Jiri Prochazka explains main mistake he made against Glover Teixeira and the ‘dangerous’ game he played with mid-fight taps


Jiri Prochazka knew his chances to be UFC light heavyweight champion were slipping away heading into the pivotal fifth round of his UFC 275 bout against Glover Teixeira.

After 20 minutes of back-and-forth action, Prochazka was down on two of the three judges’ scorecards as the final frame began. The 29-year-old felt the urgency of the moment.

“I knew that it was like 50-50, and I realized that I had to do something more to end [Teixeira], but my left hand was literally broken,” Prochazka said Wednesday on The MMA Hour. “And I [didn’t know] how to end him in the stand-up, there was no way because he was so tough, and every time when I when I tried to short the distance, he tried to wrestle me into the ground. So for the last round, before the last round, I just said, ‘Whatever gives me some opportunity to end him, I will use it. It doesn’t doesn’t matter which one.’

” In the end there was a rear-naked stop, so I used that .”

Prochazka ultimately snatched victory from the jaws of defeat by becoming the first man to ever submit Teixeira with a clutch rear-naked choke with just 28 seconds left on the clock.

It was an amazing finish to a spectacular fight. Even more remarkable was the fact Prochazka got caught under Teixeira’s mount, in the exact last place that he would want to be before his fight-ending explosion.

” It was difficult at times,” Prochazka recalls of the struggles he faced in round 5. I tried to keep going and just keep going. It would happen. I believed in that. It happened because I believed that.

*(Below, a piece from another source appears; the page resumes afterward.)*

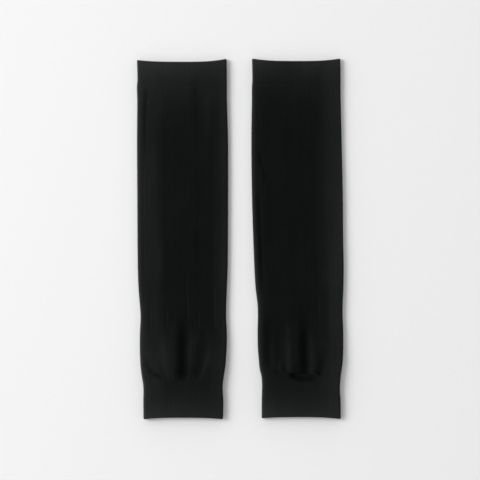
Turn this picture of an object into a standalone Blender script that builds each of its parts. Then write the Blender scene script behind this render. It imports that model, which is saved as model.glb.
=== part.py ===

“I felt that [it was deflating for Teixeira when I escaped], and I tried to do that like that, to be in the dominant position. Those last seconds, I gave in there everything.”

Prochazka’s last-second submission capped off a war of attrition with Teixeira that has already been widely hailed as one of the greatest light heavyweight bouts in UFC history.

Yet despite the high praise that’s been showered upon Prochazka in the days since, the UFC’s new 205-pound has been nothing but critical of his performance. In his post-fight press conference the Czech Republic native said that Prochazka’s performance was “horrible”. He reiterated this sentiment to MMA Fighting Wednesday.

“I’m disappointed by it because I didn’t show what I said before the fight, like a total dominance, and I didn’t feel like I wanted to feel in the fight,” Prochazka said.

” I had a change of heart before the fight. It was not a wise decision. Now, I’m ready for next time. But the belt is here and I’m glad for that. That’s good enough.”

Prochazka declined to reveal any details of his attitude change, simply stating that the issues dealt with his personal life and he plans to change his approach for his next fight.

In any case, Prochazka had great fun and did the best job he could.

The new champion is among the most dynamic and unpredictable UFC titleholders. That was evident in the way Prochazka patted Teixeira repeatedly on his side in a tap motion, while Teixeira attacked from the top. Even referee Marc Goddard got a kick out of that one, though he also warned Prochazka that he was playing “a risky game.”

“I did that because I tried to push him, like to push him to give me more, give me more, show me more,” Prochazka said, laughing. “Because I tried to make him [make] some action, and I wait for that action to do some [techniques] to reverse it. And that’s why I do I did that. It wasn’t for taping, it was a strategy but very dangerous. Now I realized that.

“Maybe [I’ll do it again], but not in the same [way], like with the same moves. Not with tapping.”

Regardless, Prochazka now has the world at his fingertips.

He is the UFC’s new light heavyweight champion. He has many options for his first title defense and was welcomed back to the Czech Republic Monday with a huge championship parade that was attended by thousands. Prochazka is aware that it’s been difficult to digest all of this, and that he must stay grounded.

“It’s like the most beautiful dream,” Prochazka said. “[But] I think I have to still be on the ground, because it’s not about the belt, it’s not about all these beautiful things. It’s about the work. It’s about the work, it’s about my performance — and my performance was not how I wanted to show. So that’s why I’m a little bit disappointed.

“Everybody’s saying, ‘That was amazing. It was an amazing war. It is good to display a war for the rest of the world. But it’s not the mastery of the warrior, yeah?” Prochazka continued.

“This is not the mastery of the martial arts, because this is just a tough war. And you have to show more to be smarter in a fight, not like that.”